Dalam konteks invasi Israel ke Jalur Gaza kini, misalnya. Hasbara digunakan untuk memberikan pembenaran (to justify) serangan militer Israel (IDF) atas area-area yang dihuni penduduk sipil nir-senjata, yang di dalamnya termasuk kaum ibu, anak-anak, dan para bayi. IDF juga menyasar banyak infrastruktur publik yang esensial, semisal jalan raya, akses air bersih, dan tempat-tempat ibadah.
Dengan Hasbara pula, zionis membangun narasi bahwa aksi militer ini terjadi secara "setara." Dalam arti, di satu pihak ada Israel, sedangkan pada pihak lain adalah Hamas. Padahal, berulang-ulang kali Israel menyerang penduduk sipil dengan dalih "menarget" Hamas.
Baca juga: Kecaman PBNU terkait kunjungan 5 tokoh muda Nahdliyin ke Israel
Inilah alasannya IDF secara terus menerus menuding bahwa Hamas menggunakan fasilitas-fasilitas semisal sekolah, rumah sakit, pabrik-pabrik, dan bahkan kamp-kamp pengungsian sebagai basis. Israel juga menuduh Hamas menggunakan tameng manusia (human shields).
Untuk mendukung tuduhan-tuduhan, Israel menampilkan potongan-potongan foto atau video tentang "tawanan" Hamas. Begitu pula dengan gambar-gambar yang diklaim sebagai citra satelit yang memetakan basis-basis Hamas. Padahal, tidak satu pun bukti yang kuat muncul dari semua itu.
Dunia masih ingat ketika Israel memborbardir RS Baptis al-Ahli di Jalur Gaza, yakni pada hari ke-10 sejak dimulainya agresi 7 Oktober 2023. Ratusan pasien dan pengungsi meninggal akibat serangan IDF itu.
Tak lama kemudian, Hasbara bekerja.
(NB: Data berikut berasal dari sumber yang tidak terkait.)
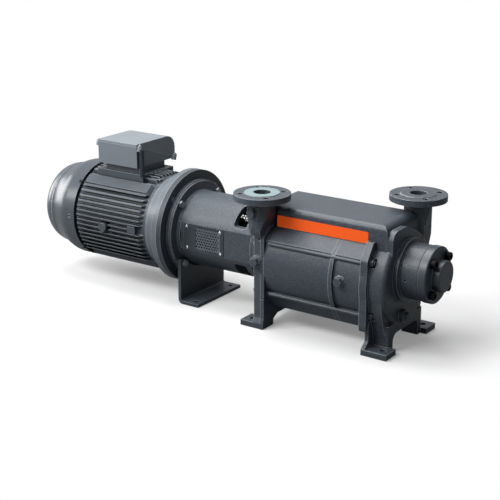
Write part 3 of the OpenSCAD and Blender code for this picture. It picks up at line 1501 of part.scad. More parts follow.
function cowl_line(in) = concat(
  [[cowl_r - in, frame_end_x + cowl_overlap]],
  [for (i = [0:cowl_steps]) [cowl_r - in - (cowl_r - cowl_rear_r) * ease(i / cowl_steps),
    frame_end_x - cowl_straight - (cowl_shoulder * i) / cowl_steps]],
  [for (i = [0:cowl_steps]) [cowl_rear_r - cowl_edge_r + (cowl_edge_r - in) * cos(90 * i / cowl_steps),
    frame_end_x - cowl_l + cowl_edge_r - (cowl_edge_r - in) * sin(90 * i / cowl_steps)]]);
function reversed(p) = [for (i = [len(p) - 1:-1:0]) p[i]];
module fan_cowl() {
  rear_x = frame_end_x - cowl_l;
  color("#596067") difference() {
    x_turned(concat(cowl_line(0), [[0, rear_x], [0, rear_x + cowl_t]], reversed(cowl_line(cowl_t))));
    x_prism(rear_x - cut, rear_x + cowl_t + cut) translate([0, shaft_h])
      for (i = [-grille_span:grille_span], j = [-grille_span:grille_span])
        if (norm([i, j]) * grille_pitch < grille_r)
          translate([i * grille_pitch, j * grille_pitch]) circle(d = grille_hole_d);
    for (a = [0:90:270]) translate([0, 0, shaft_h]) rotate([a, 0, 0])
      translate([frame_end_x - cowl_straight / 2, -slot_w / 2, cowl_r - 2 * cowl_t])
        cube([slot_w, slot_l, 4 * cowl_t]);
    cowl_screw_holes();
  }
}
module cowl_screw_places() {
  for (a = [45:90:315]) translate([0, 0, shaft_h]) rotate([a, 0, 0])
    translate([frame_end_x + cowl_overlap / 2, 0, 0]) children();
}
module cowl_screw_holes() {
  cowl_screw_places() translate([0, 0, cowl_screw_foot_r - seat_gap])
    cylinder(h = cowl_r - cowl_screw_foot_r + cut, r = cowl_screw_r + bolt_gap);
}
module cowl_screws() {
  color("#2b2f33") cowl_screw_places() {
    translate([0, 0, cowl_screw_foot_r]) cylinder(h = cowl_r - cowl_screw_foot_r, r = cowl_screw_r);
    translate([0, 0, cowl_r]) cylinder(h = cowl_head_h, r = cowl_head_r);
  }
}

// Terminal box
box_in = 75;
box_x = frame_x - box_in - box_l;
box_floor_z = shaft_h + box_rise;
box_top_z = box_floor_z + box_h;
split_drop = 8;
split_rise = 3;
split_front_z = box_top_z - split_drop;
split_back_z = box_floor_z + split_rise;
box_back_r = 40;
box_corner_r = 8;
neck_half_w = 62;
box_neck_inset = 10;
ear_r = 8;
ear_out = 5;
ear_h = 12;
lid_ear_h = 7;
ear_inset = 10;
box_screw_r = 3;
box_head_r = 5;
box_head_h = 3.5;
split_tilt = atan2(split_front_z - split_back_z, box_front + box_back);
function split_z(y) = split_front_z + (split_back_z - split_front_z) * (y + box_front) / (box_front + box_back);
module box_side(in) {
  polygon(rounded([[-box_front + in, box_floor_z + in], [-box_front + in, split_z(-box_front)],
    [box_back - in, split_z(box_back)], [box_back - in, box_floor_z + in, box_corner_r / 4]]));
}
module lid_side(in) {
  polygon(rounded([[-box_front + in, split_z(-box_front)], [-box_front + in, box_top_z - in, box_corner_r / 4],
    [box_back - in, box_top_z - in, box_back_r - in], [box_back - in, split_z(box_back)]]));
}
module ear_places() {
  for (x = [box_x - ear_out, box_x + box_l + ear_out], y = [-box_front + ear_inset, box_back - ear_inset])
    translate([x, y, split_z(y)]) rotate([-split_tilt, 0, 0]) children();
}
module terminal_box() {
  color("#565d64") difference() {
    union() {
      x_prism(box_x, box_x + box_l) box_side(0);
      ear_places() translate([0, 0, -ear_h]) cylinder(h = ear_h, r = ear_r);
      translate([box_x + box_neck_inset, -neck_half_w, shaft_h + pad_rise])
        cube([box_l - 2 * box_neck_inset, 2 * neck_half_w, box_rise - pad_rise + cut]);
    }
    x_prism(box_x + box_wall, box_x + box_l - box_wall) box_side(box_wall);
    translate([box_x + 2 * box_neck_inset, -neck_half_w + box_neck_inset, shaft_h + pad_rise - cut])
      cube([box_l - 4 * box_neck_inset, 2 * (neck_half_w - box_neck_inset), box_rise - pad_rise + box_wall + 2 * cut]);
    ear_places() translate([0, 0, -ear_h - cut]) cylinder(h = ear_h + 2 * cut, r = box_screw_r + bolt_gap);
    for (y = entry_places) translate([box_x - cut, y, box_floor_z + entry_rise]) rotate([0, 90, 0])
      cylinder(h = box_wall + 2 * cut, r = entry_r + bolt_gap);
  }
}
module terminal_box_lid() {
  color("#565d64") difference() {
    union() {
      x_prism(box_x, box_x + box_l) lid_side(0);
      ear_places() cylinder(h = lid_ear_h, r = ear_r);
    }
    x_prism(box_x + box_wall, box_x + box_l - box_wall) lid_side(box_wall);
    ear_places() translate([0, 0, -cut]) cylinder(h = lid_ear_h + 2 * cut, r = box_screw_r + bolt_gap);
  }
}
block_l = 80;
block_w = 50;
block_t = 14;
stud_r = 3;
stud_h = 16;
module terminal_block() {
  block_x = box_x + (box_l - block_l) / 2;
  block_z = shaft_h + pad_rise;
  color("#23262a") {
    translate([block_x, -block_w / 2, block_z]) cube([block_l, block_w, block_t]);
    for (i = [-1:1], j = [-1, 1])
      translate([box_x + box_l / 2 + i * block_l / 3, j * block_w / 4, block_z + block_t - cut])
        cylinder(h = stud_h, r = stud_r);
  }
}
module terminal_box_screws() {
  color("#c4c8cb") ear_places() {
    translate([0, 0, -ear_h + cut]) cylinder(h = ear_h + lid_ear_h - cut, r = box_screw_r);
    translate([0, 0, lid_ear_h]) cylinder(h = box_head_h, r = box_head_r);
  }
}
entry_r = 13;
entry_rise = 20;
entry_places = [-52, -10];
entry_head_r = 17;
entry_head_h = 8;
module cable_entry_plugs() {
  color("#1f2225") for (y = entry_places) translate([box_x, y, box_floor_z + entry_rise]) rotate([0, 90, 0]) {
    cylinder(h = box_wall, r = entry_r);
    translate([0, 0, -entry_head_h]) cylinder(h = entry_head_h, r = entry_head_r, $fn = 6);
  }
}

drive_end_casing();
far_end_casing();
stage_casing_1();
stage_casing_2();
mid_plate();
port_plate_1();
port_plate_2();
impeller_1();
impeller_2();
pump_shaft();
pump_key();
seal_seats();
seal_rings();
bearing_outer_rings();
pump_bearing_inner_rings();
pump_bearing_balls();
pump_bearing_housing();
bearing_housing_screws();
shaft_nut();
cover_seal_ring();
end_cover();
cover_screws();
top_chamber();
name_strip();
tie_rods();
tie_rod_nuts();
pipe_plugs();
lantern();
lantern_screws();
adapter_ring();
lantern_bolts();
guard_plates();
guard_screws();
support_bracket();
coupling_motor_hub();
coupling_pump_hub();
coupling_spider();
motor_flange_shield();
motor_flange_bolts();
motor_frame();
motor_rear_shield();
stator_core();
stator_windings();
rotor_core();
motor_shaft();
motor_key();
motor_bearing_inner_rings();
motor_bearing_balls();
fan();
fan_cowl();
cowl_screws();
terminal_box();
terminal_box_lid();
terminal_block();
terminal_box_screws();
cable_entry_plugs();
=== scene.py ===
"""Finishes for a two-stage liquid ring vacuum pump on its flange motor."""

import math

import bmesh
import bpy
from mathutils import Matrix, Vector


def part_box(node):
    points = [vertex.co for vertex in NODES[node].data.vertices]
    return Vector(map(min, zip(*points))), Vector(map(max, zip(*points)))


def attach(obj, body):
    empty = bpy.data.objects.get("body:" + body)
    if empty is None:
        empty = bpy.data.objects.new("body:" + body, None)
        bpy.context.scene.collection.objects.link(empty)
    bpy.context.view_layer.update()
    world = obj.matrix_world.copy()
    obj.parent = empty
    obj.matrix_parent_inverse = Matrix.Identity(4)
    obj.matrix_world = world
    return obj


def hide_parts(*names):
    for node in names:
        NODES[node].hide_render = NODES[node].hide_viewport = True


bl_info = {
    "name": "Liquid ring pump finishes",
    "version": (1, 0, 0),
    "blender": (4, 5, 0),
    "location": "View3D > Sidebar > Pump",
    "description": "Paints and dresses a liquid ring vacuum pump and its motor",
    "category": "Object",
}

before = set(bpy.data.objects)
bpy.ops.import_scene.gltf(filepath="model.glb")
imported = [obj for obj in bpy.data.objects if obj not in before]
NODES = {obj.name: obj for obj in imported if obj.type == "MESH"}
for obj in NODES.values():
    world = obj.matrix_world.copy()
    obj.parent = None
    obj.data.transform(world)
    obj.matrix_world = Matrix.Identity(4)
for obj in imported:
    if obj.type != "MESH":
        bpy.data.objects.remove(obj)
STATIC = "pump_and_motor_body"
MM = 0.001
OVERRUN = 0.01                      # how far a cut runs past its piece
INLET = (-0.184, -0.122, 0.406)     # middle of the inlet's face; the outlet stands opposite
STAGE_AXIS = (0.0, 0.194)           # middle of the stage casings and the drum, as (y, z)
SHAFT_AXIS = (0.0, 0.220)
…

Mesin propaganda ini dengan cepat menyiarkan klaim IDF, ledakan di RS Baptis al-Ahli "bukan dari roket IDF", melainkan dari roket pasukan Jihad Islam di Palestina (PIJ) yang gagal di udara.
IDF mulanya melansir video yang diklaim membuktikan hal tersebut. Tak lama kemudian, mereka juga mengeluarkan rekaman suara yang tampaknya menunjukkan perbincangan pejuang Hamas bahwa roket yang jatuh di Al-Ahli adalah milik PIJ.
Tak butuh lama, bukti-bukti itu disangkal. Wartawan the New York Times mengungkapkan bahwa video yang awalnya dilansir IDF menunjukkan kejadian yang terjadi 45 menit setelah ledakan. Aljazirah kemudian melakukan analisis yang menunjukkan bahwa video yang ditunjukkan justur memperlihatkan bahwa roket tak mencapai rumah sakit.
The New Arab juga menyimpulkan bahwa rekaman suara yang dilansir IDF tak menggunakan aksen dan idiom yang khas Gaza. Kesimpulan serupa dicapai Channel 4 News dari Inggris, bahwa rekaman yang dilansir Israel tak kredibel secara aksen, dialek, serta sintaksis.
Intinya sederhana, di luar Tel Aviv dan lingkaran sekutunya, tak ada yang memercayai narasi yang mereka bangun. Kebohongan-kebohongan yang berulang dilakukan Israel membuat mesin propaganda mereka mogok. Setelah sekian lama, Hasbara mulai kelihatan usang.